Kampanie dezinformacyjne w mediach społecznościowych mogą nie wywierać na wyborców takiego wpływu, jakiego można się spodziewać - przekonują na łamach czasopisma "Proceedings of the National Academy of Sciences" naukowcy z Duke University. Badacze, którzy wzięli pod lupę rosyjską kampanię dezinformacji na Twitterze stwierdzili, że trafiła w Stanach Zjednoczonych głównie do osób najbardziej politycznie zaangażowanych i praktycznie nie skłania ich do zmiany zdania. Ich zdaniem, choć próby wywierania politycznego wpływu z zewnątrz powinny być uważnie monitorowane, lęki na temat skuteczności takich działań wydają się nieco przesadzone.
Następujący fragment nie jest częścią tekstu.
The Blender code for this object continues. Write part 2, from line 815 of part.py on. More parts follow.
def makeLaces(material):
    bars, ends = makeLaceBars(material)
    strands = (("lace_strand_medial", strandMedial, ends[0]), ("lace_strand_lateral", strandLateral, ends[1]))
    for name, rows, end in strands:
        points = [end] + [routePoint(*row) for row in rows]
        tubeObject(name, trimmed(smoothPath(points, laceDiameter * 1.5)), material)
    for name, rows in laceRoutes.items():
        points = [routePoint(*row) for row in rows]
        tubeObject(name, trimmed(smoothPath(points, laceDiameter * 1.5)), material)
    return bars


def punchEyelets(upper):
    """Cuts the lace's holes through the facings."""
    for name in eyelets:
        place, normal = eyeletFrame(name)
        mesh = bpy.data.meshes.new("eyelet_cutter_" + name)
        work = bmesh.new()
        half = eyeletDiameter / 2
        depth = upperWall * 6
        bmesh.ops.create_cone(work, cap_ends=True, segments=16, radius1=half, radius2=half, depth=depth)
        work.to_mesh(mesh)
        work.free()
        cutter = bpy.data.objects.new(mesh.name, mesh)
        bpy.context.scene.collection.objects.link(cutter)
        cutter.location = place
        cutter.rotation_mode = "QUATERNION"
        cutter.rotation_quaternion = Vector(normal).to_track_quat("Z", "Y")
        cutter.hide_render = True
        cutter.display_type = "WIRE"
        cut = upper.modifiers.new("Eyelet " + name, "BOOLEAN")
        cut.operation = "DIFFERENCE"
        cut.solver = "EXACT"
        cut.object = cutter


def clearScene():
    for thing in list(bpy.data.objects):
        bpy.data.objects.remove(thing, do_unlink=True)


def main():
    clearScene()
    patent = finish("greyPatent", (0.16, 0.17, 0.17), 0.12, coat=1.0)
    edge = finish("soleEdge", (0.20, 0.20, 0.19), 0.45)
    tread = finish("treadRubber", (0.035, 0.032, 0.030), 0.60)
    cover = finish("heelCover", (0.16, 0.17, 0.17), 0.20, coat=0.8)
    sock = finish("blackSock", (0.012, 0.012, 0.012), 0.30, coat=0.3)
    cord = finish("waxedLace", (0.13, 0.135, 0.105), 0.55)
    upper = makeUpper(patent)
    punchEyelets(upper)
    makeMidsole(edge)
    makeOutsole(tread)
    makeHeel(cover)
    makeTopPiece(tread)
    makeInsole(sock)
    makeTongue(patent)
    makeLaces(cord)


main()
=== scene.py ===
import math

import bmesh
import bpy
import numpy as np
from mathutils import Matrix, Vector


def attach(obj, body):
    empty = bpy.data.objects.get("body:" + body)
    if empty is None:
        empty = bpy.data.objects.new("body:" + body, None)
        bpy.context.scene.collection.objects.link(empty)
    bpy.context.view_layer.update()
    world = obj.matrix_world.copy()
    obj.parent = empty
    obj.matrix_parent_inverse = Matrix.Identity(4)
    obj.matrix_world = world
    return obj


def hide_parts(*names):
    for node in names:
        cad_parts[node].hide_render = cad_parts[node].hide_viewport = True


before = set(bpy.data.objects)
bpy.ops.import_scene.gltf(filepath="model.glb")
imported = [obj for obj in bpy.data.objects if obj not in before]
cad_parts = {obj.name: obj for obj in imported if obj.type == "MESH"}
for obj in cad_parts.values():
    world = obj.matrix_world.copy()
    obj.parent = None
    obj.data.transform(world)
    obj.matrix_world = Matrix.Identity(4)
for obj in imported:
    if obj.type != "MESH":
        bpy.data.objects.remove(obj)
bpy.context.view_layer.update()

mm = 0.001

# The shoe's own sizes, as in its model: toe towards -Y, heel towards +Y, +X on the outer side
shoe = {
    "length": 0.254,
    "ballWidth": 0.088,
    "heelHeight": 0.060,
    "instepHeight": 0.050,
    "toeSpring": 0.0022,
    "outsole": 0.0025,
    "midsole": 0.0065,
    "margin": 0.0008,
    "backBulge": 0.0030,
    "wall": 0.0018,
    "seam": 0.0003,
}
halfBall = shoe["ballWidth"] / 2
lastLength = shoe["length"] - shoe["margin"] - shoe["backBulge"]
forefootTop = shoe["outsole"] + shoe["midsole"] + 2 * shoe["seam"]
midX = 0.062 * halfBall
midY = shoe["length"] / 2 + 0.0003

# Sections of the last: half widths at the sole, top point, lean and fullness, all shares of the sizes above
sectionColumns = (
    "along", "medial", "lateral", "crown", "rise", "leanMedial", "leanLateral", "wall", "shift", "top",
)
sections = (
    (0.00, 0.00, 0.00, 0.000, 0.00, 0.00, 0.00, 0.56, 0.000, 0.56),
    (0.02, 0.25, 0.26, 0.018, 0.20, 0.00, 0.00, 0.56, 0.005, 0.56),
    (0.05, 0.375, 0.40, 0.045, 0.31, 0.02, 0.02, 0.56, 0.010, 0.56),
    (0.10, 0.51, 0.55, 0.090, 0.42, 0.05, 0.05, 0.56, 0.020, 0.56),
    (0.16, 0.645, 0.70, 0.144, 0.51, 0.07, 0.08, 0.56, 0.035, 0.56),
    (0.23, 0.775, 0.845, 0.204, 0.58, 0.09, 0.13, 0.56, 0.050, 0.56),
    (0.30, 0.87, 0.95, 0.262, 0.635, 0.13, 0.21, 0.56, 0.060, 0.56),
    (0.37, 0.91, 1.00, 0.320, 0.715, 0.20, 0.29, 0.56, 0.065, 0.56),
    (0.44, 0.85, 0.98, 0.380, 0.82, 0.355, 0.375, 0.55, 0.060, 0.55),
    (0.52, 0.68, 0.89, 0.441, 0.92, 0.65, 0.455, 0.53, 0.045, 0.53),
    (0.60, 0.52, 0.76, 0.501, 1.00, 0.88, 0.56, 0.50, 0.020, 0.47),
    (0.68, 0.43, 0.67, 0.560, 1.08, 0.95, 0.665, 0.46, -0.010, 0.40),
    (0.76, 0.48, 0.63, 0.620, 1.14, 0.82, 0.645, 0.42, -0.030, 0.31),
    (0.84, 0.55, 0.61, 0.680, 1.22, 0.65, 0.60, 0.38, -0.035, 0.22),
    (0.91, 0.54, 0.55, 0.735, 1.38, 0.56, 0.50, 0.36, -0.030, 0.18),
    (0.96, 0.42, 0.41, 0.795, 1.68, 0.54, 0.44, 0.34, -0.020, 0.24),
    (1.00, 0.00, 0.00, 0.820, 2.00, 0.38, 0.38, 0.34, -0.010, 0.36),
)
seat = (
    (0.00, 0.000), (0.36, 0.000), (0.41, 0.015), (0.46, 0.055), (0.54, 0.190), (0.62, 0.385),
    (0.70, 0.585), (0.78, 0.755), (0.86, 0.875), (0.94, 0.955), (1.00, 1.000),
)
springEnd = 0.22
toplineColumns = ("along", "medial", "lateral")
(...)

O wynikach pierwszego z poważnych badań naukowych na temat wpływu kampanii dezinformacyjnych w internecie na opinię publiczną pisze na swej stronie internetowej tygodnik "New Scientist". Grupa badaczy pod kierunkiem Sunshine Hillygus prowadziła  w październiku i listopadzie 2017 roku analizę aktywności i przekonań 1200 amerykańskich, politycznie aktywnych twitterowiczów, zarówno określających się jako Demokraci, jaki i Republikanie. Osoby te zgodziły się na monitorowanie ich kont i analizę, na ile napotykane w sieci treści wpływały na ich polityczne sympatie. 

Gdy Twitter opublikował potem listę 4000 kont związanych z rosyjską firmą Internet Research Agency (IRA) naukowcy postanowili sprawdzić, kto z wcześniej badanych miał z nimi kontakt. Okazało się, że dotyczy to co najmniej 20 procent z nich. Jednak te kontakty były minimalne i rosyjskie konta w najmniejszym stopniu nie były w stanie nikogo do niczego przekonać. Byliśmy w stanie zbadać w naszej próbce, kto był poddany działaniu tych trolli w okresie między badaniami ich przekonań politycznych - mówi Hillygus. Choć jest wiele powodów, by amerykański rząd i opinia publiczna zwracały na te działania baczną uwagę, kontakt z kontami z IRA nie zmieniał ani przekonań, ani zachowań badanych - dodaje. 

Każdą z monitorowanych osób na początku i pod koniec eksperymentu pytano o opinię i odpowiedzi na szereg pytań, które miały ujawnić jej przekonania polityczne. Proszono między innymi o ocenę własnego miejsca na politycznej skali, a także emocji związanych z koniecznością pracy z osobą o przeciwnych poglądach, wreszcie potencjalną reakcją na to, że ktoś z rodziny bierze z kimś o przeciwnych poglądach ślub. Uczestnicy eksperymentu udzielali też odpowiedzi na pytania z zakresu kilku silnie polaryzujących opinie publiczną tematów. Okazało się, że nawet osoby, które znalazły się w zasięgu działania trolli z IRA, praktycznie nie zmieniały swoich przekonań. 

Analizy wykazały, że opinie z należących do IRA kont, nawet jeśli docierały do danych osób, cieszyły się bardzo małą popularnością, stanowiły zaledwie 0,1 proc. komentowanych, likowanych i rozsyłanych treści. Trudno byłoby zakładać, że będą w stanie istotnie zmodyfikować ich sposób myślenia. To tym bardziej trudne, że zwróciły na nie uwagę osoby najsilniej zaangażowane politycznie, o ustalonych poglądach, poruszające się głównie w gronie znajomych myślących tak, jak oni. Mimo konsekwentnych działań zmierzających do zaostrzania kontrowersji i zwiększania polaryzacji, rosyjskie trolle nie miały tu wielkiego pola do popisu.